More than most episodes of the era, “Trouble in Mind” depicts drug addiction as
a health issue, just as much as a law enforcement problem.
In
fact, even the dealer who is the episode’s ostensive villainous figure is
surprisingly sympathetic—and ultimately almost as tragic a figure as Jordan. He
too is a former jazz musician, who boosts he still has his 802 Union card (the
New York musicians’ local).
Wilson
gives a truly bold performance as Jordan, probably drawing on the infamous
struggles of Billie Holiday and other musicians she may have known. She performs
bluesy renditions of “Trouble in Mind” and “Stormy Monday,” as well as a brassy
arrangement of “Spinning Wheel,” very much like the cover she released the year
before. Morton Stevens is credited with the music for this episode. Having
arranged for Sinatra and many of his Rat Pack fans, he clearly had a good feel
for old standards.
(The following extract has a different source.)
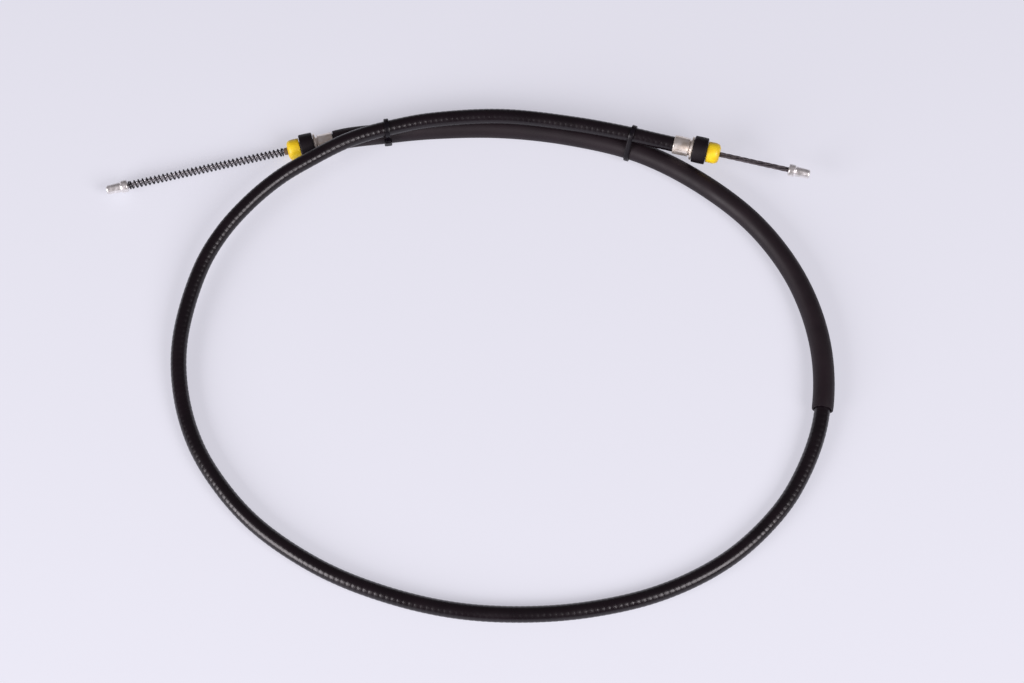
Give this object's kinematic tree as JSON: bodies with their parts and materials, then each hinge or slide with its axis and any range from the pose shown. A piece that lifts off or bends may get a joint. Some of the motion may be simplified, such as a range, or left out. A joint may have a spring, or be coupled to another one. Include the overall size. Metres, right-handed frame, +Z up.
{
  "type": "parking brake cable",
  "caption": "Coiled parking brake cable: black conduit with a loose sleeve, crimped end fittings with rubber rings and yellow caps, a return spring and pressed-on nipples.",
  "frame": {"origin": "centre of the coil's bounding box, on the plane it lies on", "axes": "+Z up from the plane the coil lies on, +X from the wheel end side towards the lever end side, along the coil's longest extent"},
  "size_m": [0.42, 0.3084, 0.0251],
  "materials": {
    "conduit_plastic": "glossy black, faintly ribbed by the wire under it",
    "sleeve_plastic": "satin brownish black",
    "spring_wire": "dark coated spring steel",
    "liner_plastic": "smooth olive brown low-friction plastic",
    "cable_steel": "dark stranded wire with lighter strands",
    "zinc_plate": "warm pale zinc plate, uneven from the crimp",
    "nipple_steel": "bright turned steel",
    "ring_rubber": "matt black",
    "yellow_plastic": "satin yellow",
    "tie_nylon": "satin black nylon"
  },
  "bodies": {
    "conduit": {"conduit_jacket": "conduit_plastic", "conduit_armour": "spring_wire", "conduit_liner": "liner_plastic", "inner_cable_middle": "cable_steel", "protective_sleeve": "sleeve_plastic", "wheel_end_ferrule": "zinc_plate", "wheel_end_ring": "ring_rubber", "wheel_end_cap": "yellow_plastic", "return_spring": "spring_wire", "lever_end_ferrule": "zinc_plate", "lever_end_ring": "ring_rubber", "lever_end_cap": "yellow_plastic", "zip_tie_left": "tie_nylon", "zip_tie_right": "tie_nylon"},
    "lever_end": {"lever_end_cable": "cable_steel", "lever_end_nipple": "nipple_steel"},
    "wheel_end": {"wheel_end_cable": "cable_steel", "wheel_end_nipple": "nipple_steel"}
  },
  "joints": [
    {"name": "lever_end_pull", "type": "slide", "parent": "conduit", "child": "lever_end", "axis": [0.9683, -0.2496, 0.0001], "range_m": [0, 0.03]},
    {"name": "wheel_end_slide", "type": "slide", "parent": "conduit", "child": "wheel_end", "axis": [0.9713, 0.2376, 0.0087], "range_m": [0, 0.03], "stiffness_N_per_m": 1270, "deforming": ["return_spring"]}
  ],
  "couplings": [
    {"joint": "wheel_end_slide", "follows": "lever_end_pull", "ratio": 1}
  ]
}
This is definitely the “jazz episode” of Five-O,
because Wilson and Young are also joined by bassist Red Callendar, who also
gets a line of dialogue.

Nobody
ever said loving a jazz musician was easy. Sylvie Johnson can tell you about
that. They are always on the road and they never get paid what their talents
deserve, but they feel things very deeply. Johnson cannot help loving tenor
titan Robert Holloway, but the world seems to conspire against their romance in
Eugene Ashe’s Sylvie’s Love, which premiered at the 2020 Sundance Film Festival.
Johnson
is the daughter of a prominent Harlem family. If truth be told, her mother the etiquette
teacher is the prominent one, rather than her father, “Mr. Jay,” a former
musician and owner of a hip record store. That is where Holloway first met her.
He went in looking for the latest Monk record, Brilliant Corners (the
Fantasy/Riverside/Contemporary catalog of labels get prime placement in the
film), but he applies for a part-time position to woo Johnson. Rather
inconveniently, she is engaged to the proper sort of man her mother approves
of, but their mutual attraction is undeniable.
Somehow,
despite the passion, they just don’t end up together in 1957. The pattern will
repeat when they cross paths again in 1962. He is still a sideman in the Dickie
Brewster Quartet. The band is having some success, but it is mainly the less
talented leader who is benefiting. To a great extent, this is because he is
sleeping with their manager, who is rather transparently and unfairly based on
the Baroness Pannonica de Koenigswarter. He also owns all the publishing rights
for the group’s tunes.
By
this time, Johnson has married her respectable fiancé and they have a little girl
they both adore, but her heart still belongs to Holloway. Her only real satisfaction
comes from her work as a TV production assistant for a large New York affiliate,
until Holloway reappears again (and again).
This
is a wonderfully lush period production that perfectly captures the look and
texture of an era when Howard Johnson’s was a Times Square landmark. It also
gets the jazz right, starting with the lovely Nancy Wilson standard playing
over the opening credits (if this film gets distributed relatively widely, it
could very well put Wilson back on the charts). Even the jazz dialogue,
especially Holloway and Johnson’s shop talk, sounds legit for the times. The
original music composed by Fabrice Lecomte also sounds era-appropriate and
swings quite nicely. You can definitely say the Brewster band can play, since
their musical parts are supplied by musicians like Mark Turner on tenor and Uri
Caine on piano.
The
music is terrific, but the drama can get a little manipulative at times.
Frankly, the contrivances keeping the two lovers are often clumsily forced. Be
that as it may, Nnamdi Asomugha rises above it as the cool-on-the-outside,
blue-and-sentimental-on-the-inside Holloway. He carries himself like a musician
on the bandstand and slow burns with passion and pride when he is off. He also
develops some deeply soulful chemistry with Tessa Thompson’s Johnson.